Mitt Romney is hardly the first rich man to run for President, but he's almost novel in the way he represents the very top of what we've all learned to call "The 1%."
Though you wouldn't know it from the media coverage, there are some other voices being heard in Tampa this week. The photo comes, it turns out, by way of One Pittsburgh, a vigorous community activist group that has been fighting to tax the rich to fund public services, and -- most recently -- to raise the minimum wage. (If you are a Facebook type you are strongly encouraged to go "Like" One Pittsburgh.)

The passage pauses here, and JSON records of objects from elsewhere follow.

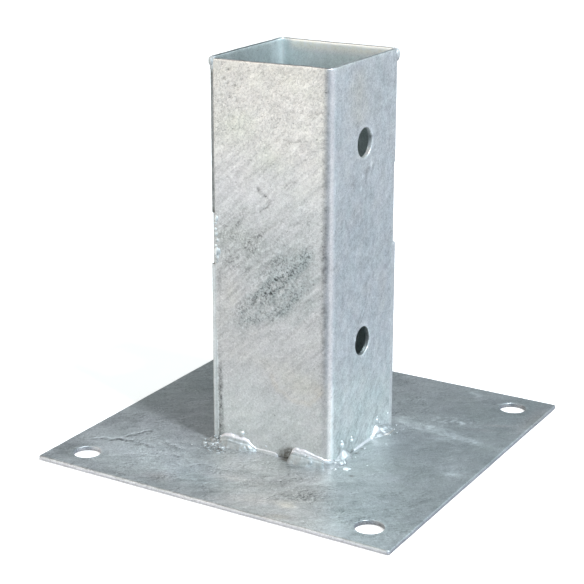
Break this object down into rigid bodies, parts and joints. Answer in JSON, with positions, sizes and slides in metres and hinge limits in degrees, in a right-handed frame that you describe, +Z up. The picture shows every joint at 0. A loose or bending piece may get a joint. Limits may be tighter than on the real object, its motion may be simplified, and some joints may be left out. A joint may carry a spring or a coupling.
{
  "type": "bolt-down post socket",
  "caption": "Galvanised steel post base: a square socket for a timber post, welded on a square plate that bolts down to concrete.",
  "frame": {"origin": "centre of the base plate's underside, where it lies on the concrete", "axes": "+Z up along the socket, +X and +Y along the plate's sides; -Y is the socket's plain front face and +X one of its two pierced faces"},
  "size_m": [0.15, 0.15, 0.1527],
  "materials": {
    "galvanised_plate": "satin",
    "galvanised_socket": "satin",
    "galvanised_weld": "satin"
  },
  "bodies": {
    "root": {"base_plate": "galvanised_plate", "front_angle": "galvanised_socket", "front_corner_foot_weld": "galvanised_weld", "front_foot_weld_left": "galvanised_weld", "front_foot_weld_right": "galvanised_weld", "left_corner_foot_weld": "galvanised_weld", "left_foot_weld_far": "galvanised_weld", "left_foot_weld_near": "galvanised_weld", "left_seam_tack": "galvanised_weld", "left_seam_weld_lower": "galvanised_weld", "left_seam_weld_middle": "galvanised_weld", "left_seam_weld_upper": "galvanised_weld", "rear_angle": "galvanised_socket", "rear_foot_weld_left": "galvanised_weld", "rear_foot_weld_right": "galvanised_weld", "right_foot_weld_far": "galvanised_weld", "right_foot_weld_near": "galvanised_weld", "right_seam_tack": "galvanised_weld", "right_seam_weld_lower": "galvanised_weld", "right_seam_weld_middle": "galvanised_weld", "right_seam_weld_upper": "galvanised_weld"}
  },
  "joints": []
}
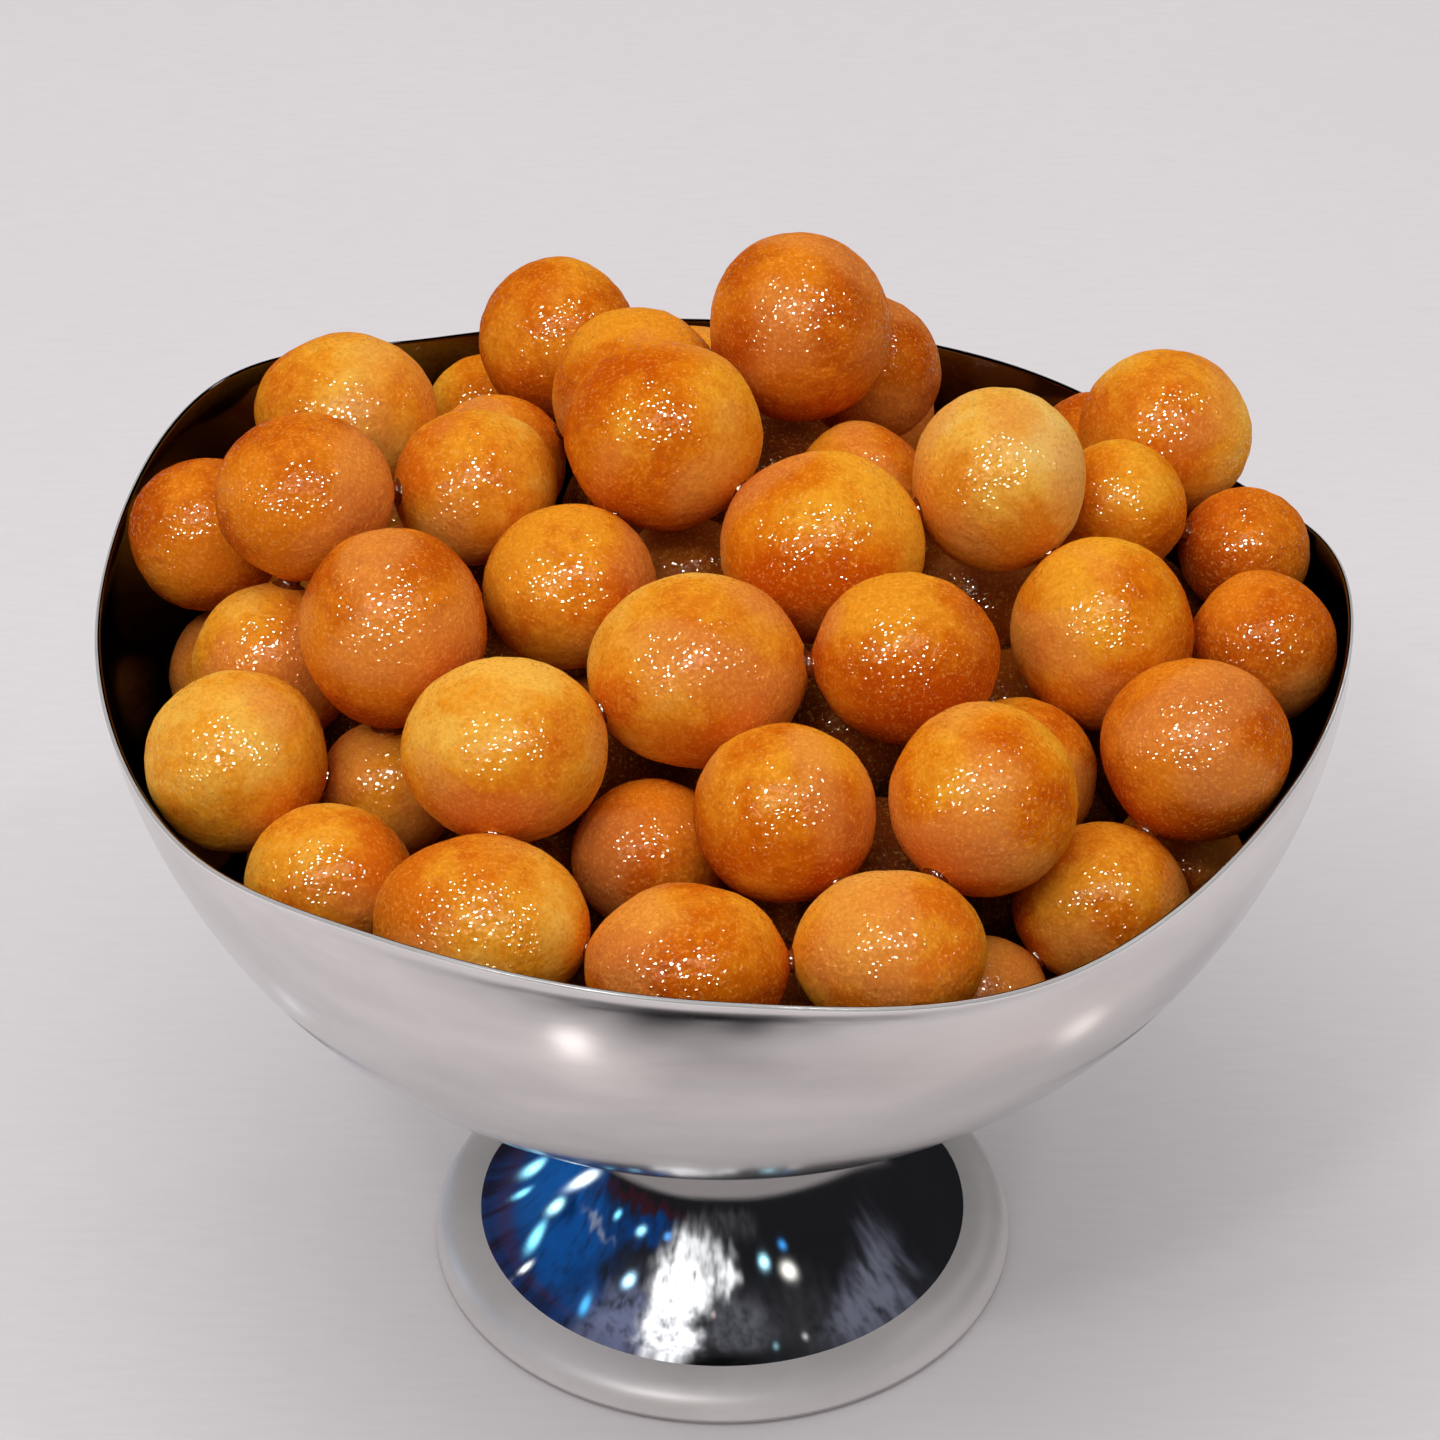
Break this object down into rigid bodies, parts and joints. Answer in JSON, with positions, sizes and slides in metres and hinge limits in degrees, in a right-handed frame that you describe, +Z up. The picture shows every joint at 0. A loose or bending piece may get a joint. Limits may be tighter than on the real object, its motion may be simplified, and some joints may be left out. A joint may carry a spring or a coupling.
{
  "type": "bowl of luqaimat",
  "caption": "Footed steel bowl with a wavy rim, heaped with round syrup-glazed fried dough balls.",
  "frame": {"origin": "centre of the foot's base ring, on the floor", "axes": "+Z up through the middle of the bowl; -Y is the front, which the picture shows"},
  "size_m": [0.25, 0.2493, 0.2203],
  "materials": {
    "satin_steel": "satin outside, polished inside",
    "mirror_steel": "mirror polished flare, satin base band",
    "dough_pale": "syrup-glazed pale golden fried dough",
    "dough_golden": "syrup-glazed golden fried dough",
    "dough_amber": "syrup-glazed amber fried dough",
    "dough_dark": "syrup-glazed deep amber fried dough"
  },
  "bodies": {
    "root": {"bowl": "satin_steel", "foot": "mirror_steel", "luqaimat_lower_layers": "dough_dark", "luqaimat_01": "dough_golden", "luqaimat_02": "dough_amber", "luqaimat_03": "dough_amber", "luqaimat_04": "dough_amber", "luqaimat_05": "dough_amber", "luqaimat_06": "dough_amber", "luqaimat_07": "dough_golden", "luqaimat_08": "dough_amber", "luqaimat_09": "dough_golden", "luqaimat_10": "dough_golden", "luqaimat_11": "dough_pale", "luqaimat_12": "dough_pale", "luqaimat_13": "dough_amber", "luqaimat_14": "dough_dark", "luqaimat_15": "dough_amber", "luqaimat_16": "dough_golden", "luqaimat_17": "dough_pale", "luqaimat_18": "dough_golden", "luqaimat_19": "dough_golden", "luqaimat_20": "dough_amber", "luqaimat_21": "dough_pale", "luqaimat_22": "dough_dark", "luqaimat_23": "dough_golden", "luqaimat_24": "dough_golden", "luqaimat_25": "dough_dark", "luqaimat_26": "dough_pale", "luqaimat_27": "dough_amber", "luqaimat_28": "dough_dark", "luqaimat_29": "dough_dark", "luqaimat_30": "dough_golden", "luqaimat_31": "dough_amber", "luqaimat_32": "dough_dark", "luqaimat_33": "dough_pale", "luqaimat_34": "dough_dark", "luqaimat_35": "dough_golden", "luqaimat_36": "dough_amber", "luqaimat_37": "dough_dark", "luqaimat_38": "dough_golden", "luqaimat_39": "dough_golden", "luqaimat_40": "dough_golden", "luqaimat_41": "dough_golden", "luqaimat_42": "dough_golden", "luqaimat_43": "dough_dark", "luqaimat_44": "dough_amber", "luqaimat_45": "dough_amber", "luqaimat_46": "dough_golden", "luqaimat_47": "dough_golden", "luqaimat_48": "dough_amber", "luqaimat_49": "dough_amber", "luqaimat_50": "dough_golden"}
  },
  "joints": []
}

Here, on the right, among several activists from around the country, are Libya Wilson and Artie Rawls. Both from Pittsburgh, .

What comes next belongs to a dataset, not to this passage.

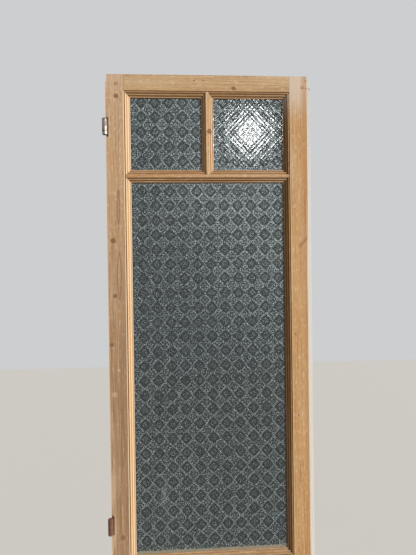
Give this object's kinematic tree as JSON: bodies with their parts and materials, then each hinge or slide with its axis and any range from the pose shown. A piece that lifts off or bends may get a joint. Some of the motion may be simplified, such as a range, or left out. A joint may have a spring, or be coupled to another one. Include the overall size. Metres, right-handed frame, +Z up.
{
  "type": "glazed panel door",
  "caption": "Narrow stripped pine door leaf with small figured-glass panes over a tall one, a raised lower panel, stuck mouldings and lift-off hinges.",
  "frame": {"origin": "on the hinge axis, at the underside of the lowest hinge barrel, which sits on the frame's half of that hinge", "axes": "+Z up along the hinge axis, +X across the leaf from the hinge stile to the meeting stile, +Y from the moulded front to the back"},
  "size_m": [0.5245, 0.047, 2.25],
  "materials": {
    "frame_pine": "stripped, dry",
    "panel_pine": "stripped, dry",
    "bead_pine": "stripped, dry",
    "peg_wood": "end grain",
    "figured_glass": "pressed pattern",
    "hinge_steel": "rusty, worn bright"
  },
  "bodies": {
    "root": {"bottom_rail": "frame_pine", "cross_bar": "frame_pine", "glass_main": "figured_glass", "glass_top_left": "figured_glass", "glass_top_right": "figured_glass", "glazing_bead_main_bottom": "bead_pine", "glazing_bead_main_left": "bead_pine", "glazing_bead_main_right": "bead_pine", "glazing_bead_main_top": "bead_pine", "glazing_bead_top_left_bottom": "bead_pine", "glazing_bead_top_left_left": "bead_pine", "glazing_bead_top_left_right": "bead_pine", "glazing_bead_top_left_top": "bead_pine", "glazing_bead_top_right_bottom": "bead_pine", "glazing_bead_top_right_left": "bead_pine", "glazing_bead_top_right_right": "bead_pine", "glazing_bead_top_right_top": "bead_pine", "hinge_bottom": "hinge_steel", "hinge_middle": "hinge_steel", "hinge_top": "hinge_steel", "left_stile": "frame_pine", "lock_rail": "frame_pine", "lower_panel": "panel_pine", "peg_bottom_rail_left_lower": "peg_wood", "peg_bottom_rail_left_upper": "peg_wood", "peg_bottom_rail_right_lower": "peg_wood", "peg_bottom_rail_right_upper": "peg_wood", "peg_lock_rail_left_lower": "peg_wood", "peg_lock_rail_left_upper": "peg_wood", "peg_lock_rail_right_lower": "peg_wood", "peg_lock_rail_right_upper": "peg_wood", "peg_top_rail_left": "peg_wood", "peg_top_rail_right": "peg_wood", "right_stile": "frame_pine", "top_rail": "frame_pine", "upright_bar": "frame_pine"}
  },
  "joints": []
}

Libya works for Dunkin' Donuts, and Artie (who is a Navy veteran) works for Burlington Coat Factory. They were part of a crowd that was blocked from trying to greet Pennsylvania Republican delegates Tuesday. Libya -- whose fiancee also works at Dunkin' Donuts, while they try to raise a family on less than $8 an hour -- said of the Republicans:
They don't know where I'm coming from. I want them to know.Bain Capital, along with two other "private equity" buyout firms (the Carlyle Group and Thomas Lee Partners) bought Dunkin Brands -- which franchises both Dunkin' Donuts and Baskin Robbins stores -- in 2006. The company itself ended up with a huge debt load, but the buyout firms did just fine for themselves: In November of 2010, they had Dunkin' Donuts borrow $500 million to pay themselves a dividend, before taking the company back to the stock market in an initial public offering (IPO) in July 2011.
Bain is still a major shareholder in Dunkin' Brands, and they handsomely reward top management at the company. The Dunkin Brands CEO, Nigel Travis, was paid nearly $1.96 million last year, and that wasn't even his best year. At 40 hours a week, that's $941 an hour for Mr. Travis, compared to less than $8 for people like Libya Wilson. (The One Pittsburgh Facebook page, linked above, has a "McJob Creators" file with some more fun graphics like the one of Mr. Travis.)
At first, Mitt Romney thought that his record at Bain Capital was going to be an asset for his political campaign, because it showed he had "business experience" and was a "problem-fixer." Happily -- and in no small part thanks to diligent community activists like Libya Wilson and Artie Rawls -- there are fewer and fewer people in this country who believe mystifications like that anymore.
In economic hard times like these, it's actually kind of a liability -- in most people's minds -- if you're the kind of person who goes around ripping other people off to make yourself a multi-millionaire with multiple houses, a car elevator, and a dressage horse. So Romney has not only been downplaying his record at Bain -- or at least belatedly trying to rehabilitate himself -- but he's been loudly proclaiming that he's no longer associated with the company and its current predatory business decisions.
But that, too, is untrue. Romney still makes millions of dollars a year from at least 22 funds at Bain, His vast personal fortune is augmented by a "retirement fund" that could single-handedly relieve the pension funding problems of your average financially-troubled medium-size city.
We all know that the US government governs on behalf of of the super-rich, but Mitt Romney seems to think that his class ought to take over directly, and that he's the man to head the hostile takeover. The contrast with the vast majority of the people of the United States could not be more plain.